During open question and answer period Roshi was asked about the precept “not killing” by a man who wanted to know if putting out a cigarette in the grass violates the precept? Two things I recall Roshi saying to this man are: 1. You can’t keep the precepts! You’ll go crazy! We must kill to eat! and 2. You can’t do whatever you want! Go ahead, try it, you’ll see!
On the question of Am I a Buddhist the dharma talk revolved mostly around the theme of not knowing. I sincerely felt that this apparently Buddhist teacher (roshi) did not know whether or not he could be identified as a Buddhist despite having taken the precepts and continuing the practices for decades.
During the early 1990s I had taken a course called Fuzzy Logic and Neural Networks for a masters level engineering program. Thus when Roshi gave the talk “I and not-I are one” I recognized the principle of the non-excluded middle that is the basis for what is now called “fuzzy logic” or “fuzzy set theory.”
If the Buddha applied the term nama-rupa in the context of the psychosomatic personality, and if the neural processing of personal experience is inherently a fuzzy set at its core but generates duality or crisp set theory at the margins, then I have an adequate cognitive model to understand why these two talks resonate so much with my self-other experience.

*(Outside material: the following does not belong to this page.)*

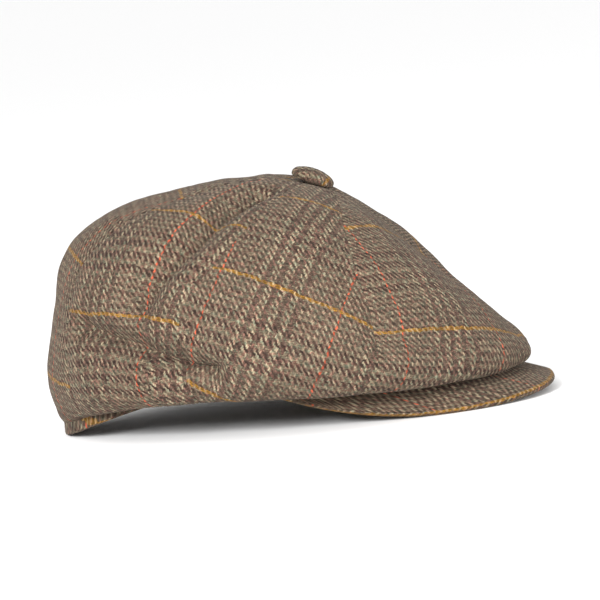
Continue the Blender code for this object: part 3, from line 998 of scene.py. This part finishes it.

Thanks so much for your reminiscences of Taizan Maezumi Roshi, who was the founder of my particular American Zen lineage. I love his answers! Also, please be careful of terms like “neural processing of personal experience,” which conceal a multitude of unresolvable problems. Neural processing is neural processing, personal experience is personal experience, and while the two would seem to have something to do with each other, the language that would enable us to conjoin the first and third person account of the world still eludes us.
Glad you enjoy those answers as much as I do. I agree we do not have the language to resolve first person and third person accounts of the world but only if I first generate or dream up such accounts of the world via an apparently neural process.